The city of the Coans was in ancient times called Astypalaea; and its people lived on another site, which was likewise on the sea. And then, on account of a sedition, they changed their abode to the present city, near Scandarium, and changed the name to Cos, the same as that of the island. Now the city is not large, but it is the most beautifully settled of all, and is most pleasing to behold as one sails from the high sea to its shore. The size1 of the island is about five hundred and fifty stadia. It is everywhere well supplied with fruits, but like Chios and Lesbos it is best in respect to its wine. Towards the south it has a promontory, Laceter, whence the distance to Nisyros is sixty stadia (but near Laceter there is a place called Halisarna), and on the west it has Drecanum and a village called Stomalimne. Now Drecanum is about two hundred stadia distant from the city, but Laceter adds thirty-five stadia to the length of the voyage.

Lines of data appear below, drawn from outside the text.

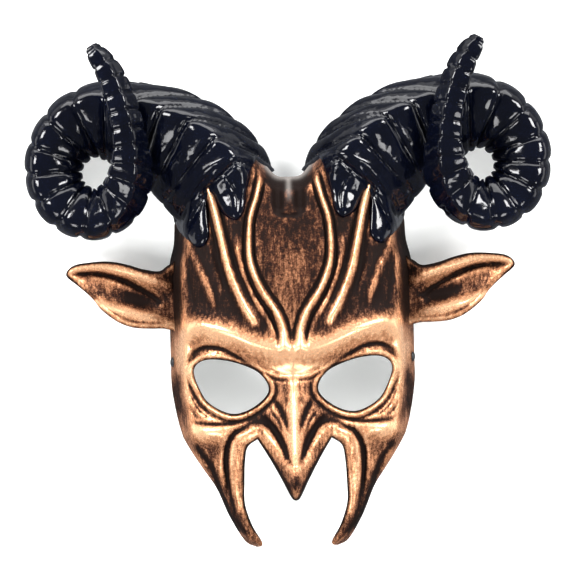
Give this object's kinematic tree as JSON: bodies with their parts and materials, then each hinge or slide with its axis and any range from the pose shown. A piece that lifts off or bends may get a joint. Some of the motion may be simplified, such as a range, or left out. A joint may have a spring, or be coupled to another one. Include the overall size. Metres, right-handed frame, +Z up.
{
  "type": "ram-horned half mask",
  "caption": "Devil half mask in antique copper with gloss black ram horns, pointed ears, hooked nose and cheek tusks, hung by its elastic strap.",
  "frame": {"origin": "where the strap hangs on its wall hook, above the forehead's inside", "axes": "+Z up, the mask faces -Y, +X to the viewer's right"},
  "size_m": [0.319, 0.0827, 0.3039],
  "materials": {
    "copper_paint": "moulded plastic shell, antique copper paint dry-brushed over dark brown",
    "black_gloss": "gloss blue-black lacquer",
    "black_plastic": "satin black",
    "black_metal": "black painted rivet",
    "steel": "zinc plated",
    "elastic": "woven black elastic",
    "foam": "soft black foam"
  },
  "bodies": {
    "mask": {"face_shell": "copper_paint", "left_horn_front_shell": "black_gloss", "left_horn_back_shell": "black_gloss", "left_ear": "copper_paint", "left_horn_screw_1": "steel", "left_horn_screw_2": "steel", "left_ear_screw": "steel", "left_strap_rivet": "black_metal", "left_strap_washer": "steel", "right_horn_front_shell": "black_gloss", "right_horn_back_shell": "black_gloss", "right_ear": "copper_paint", "right_horn_screw_1": "steel", "right_horn_screw_2": "steel", "right_ear_screw": "steel", "right_strap_rivet": "black_metal", "right_strap_washer": "steel", "elastic_strap": "elastic", "brow_foam_pad": "foam", "nose_foam_pad": "foam"},
    "slider": {"strap_slider": "black_plastic"}
  },
  "joints": [
    {"name": "slider_slide", "type": "slide", "parent": "mask", "child": "slider", "axis": [-0.6279, 0, 0.7783], "range_m": [-0.02, 0.04]}
  ]
}
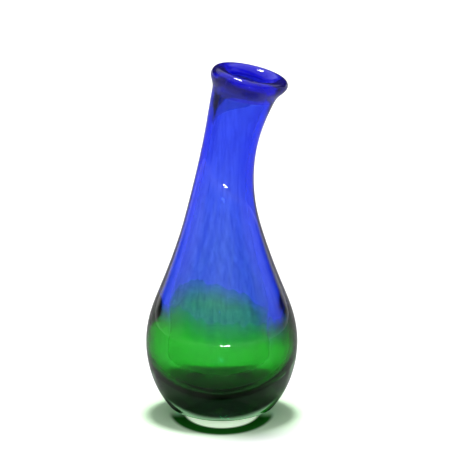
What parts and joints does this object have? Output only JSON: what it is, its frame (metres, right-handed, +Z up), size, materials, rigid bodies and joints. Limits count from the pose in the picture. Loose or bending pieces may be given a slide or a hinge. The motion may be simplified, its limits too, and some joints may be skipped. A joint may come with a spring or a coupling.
{
  "type": "art glass vase",
  "caption": "Free-standing hand blown glass vase: a heavy clear bulb over a green cup and a blue sleeve, a neck bent to one side and a thick rolled blue lip.",
  "frame": {"origin": "middle of the flat base, on the surface the vase stands on", "axes": "+Z up along the upright part of the vase; the neck bends towards +X, and XZ is the plane of symmetry"},
  "size_m": [0.1068, 0.1068, 0.2485],
  "materials": {
    "clear_glass": "fire polished clear glass",
    "green_glass": "transparent emerald glass",
    "blue_glass": "transparent cobalt glass",
    "lip_glass": "fire polished deep cobalt glass"
  },
  "bodies": {
    "root": {"clear_casing": "clear_glass", "green_cup": "green_glass", "blue_sleeve": "blue_glass", "rolled_lip": "lip_glass"}
  },
  "joints": []
}
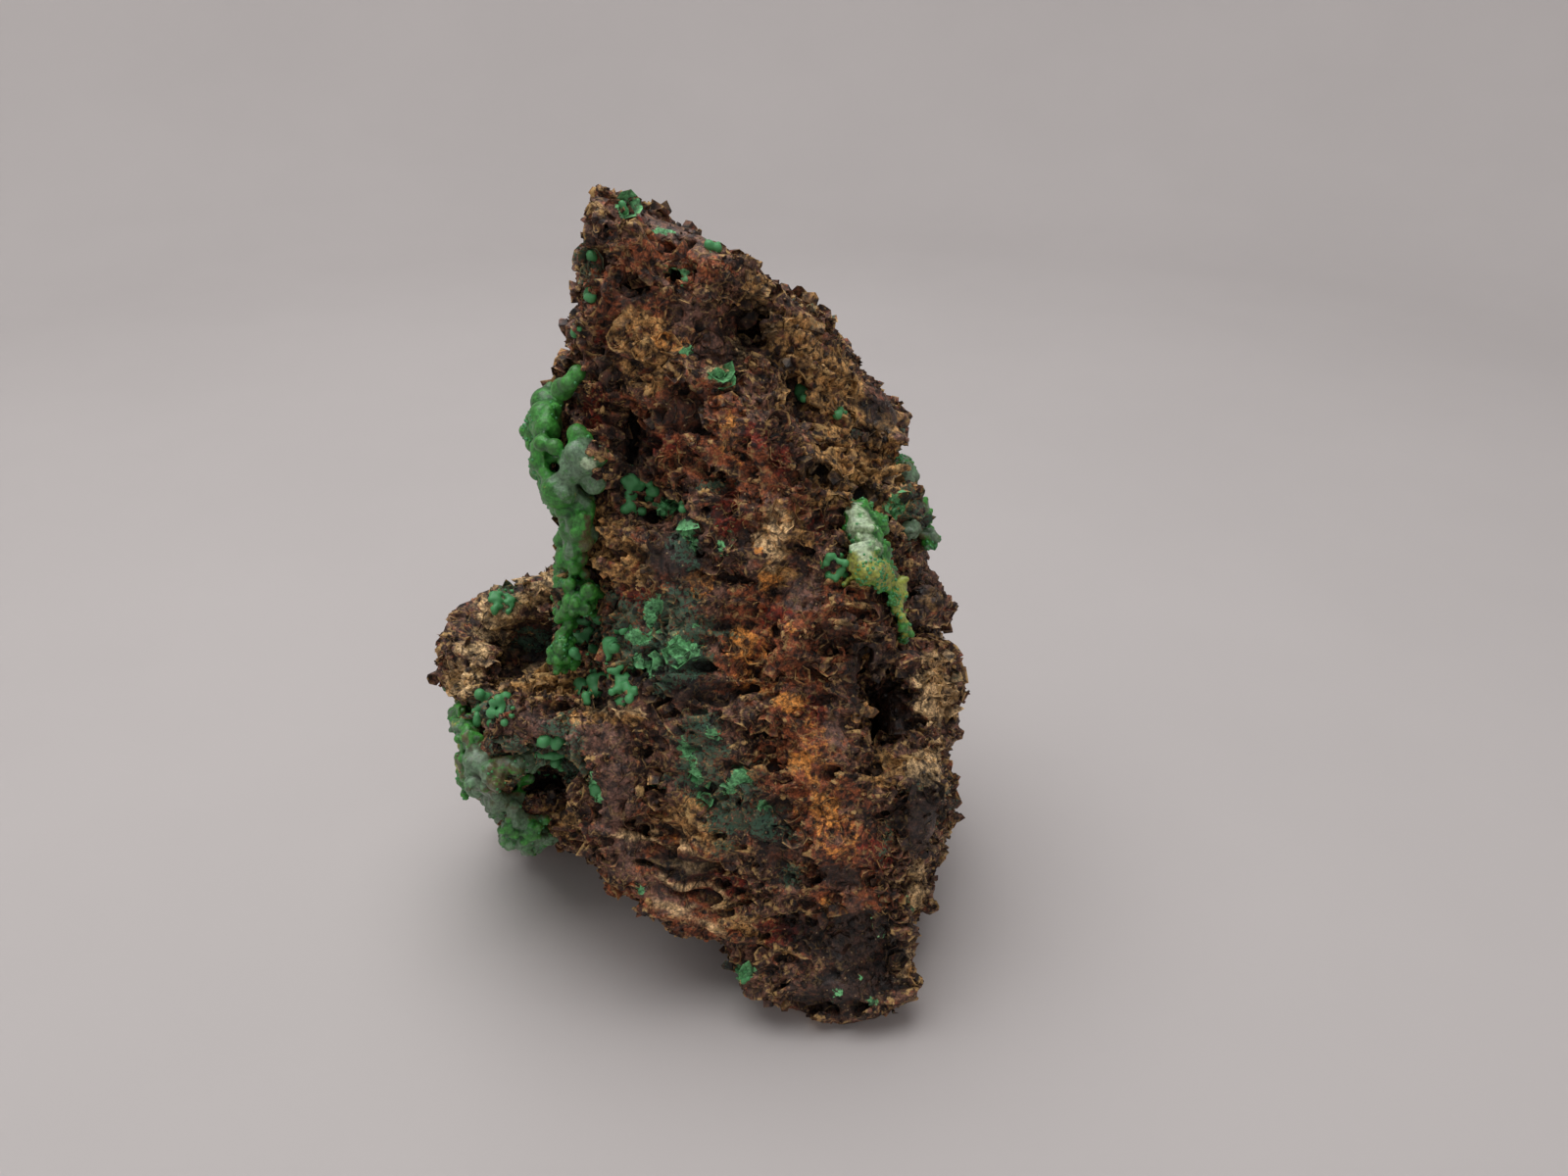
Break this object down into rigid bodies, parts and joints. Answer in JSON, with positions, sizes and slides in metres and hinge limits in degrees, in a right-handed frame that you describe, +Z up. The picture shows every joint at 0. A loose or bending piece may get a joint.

In the suburb is the Asclepïeium, a temple exceedingly famous and full of numerous votive offerings, among which is the Antigonus of Apelles. And Aphrodite Anadyomene2 used to be there,3 but it is now dedicated to the deified Caesar in Rome, Augustus thus having dedicated to his father the female founder of his family. It is said that the Coans got a remission of one hundred talents of the appointed tribute in return for the painting. And it is said that the dietetics practised by Hippocrates were derived mostly from the cures recorded on the votive tablets there. He, then, is one of the famous men from Cos; and so is Simus the physician; as also Philetas, at the same time poet and critic; and, in my time, Nicias, who also reigned as tyrant over the Coans; and Ariston, the pupil and heir of the Peripatetic;4 and Theomnestus, a renowned harper, who was a political opponent of Nicias, was a native of the island.

1 i.e., the circuit.

2 Emerging from the sea.

3 This, too, was a painting by Apelles.

4 Ariston the Peripatetic (fl. third century B.C.), of Iulis in Ceos (see 10. 5. 6). See Pauly-Wissowa.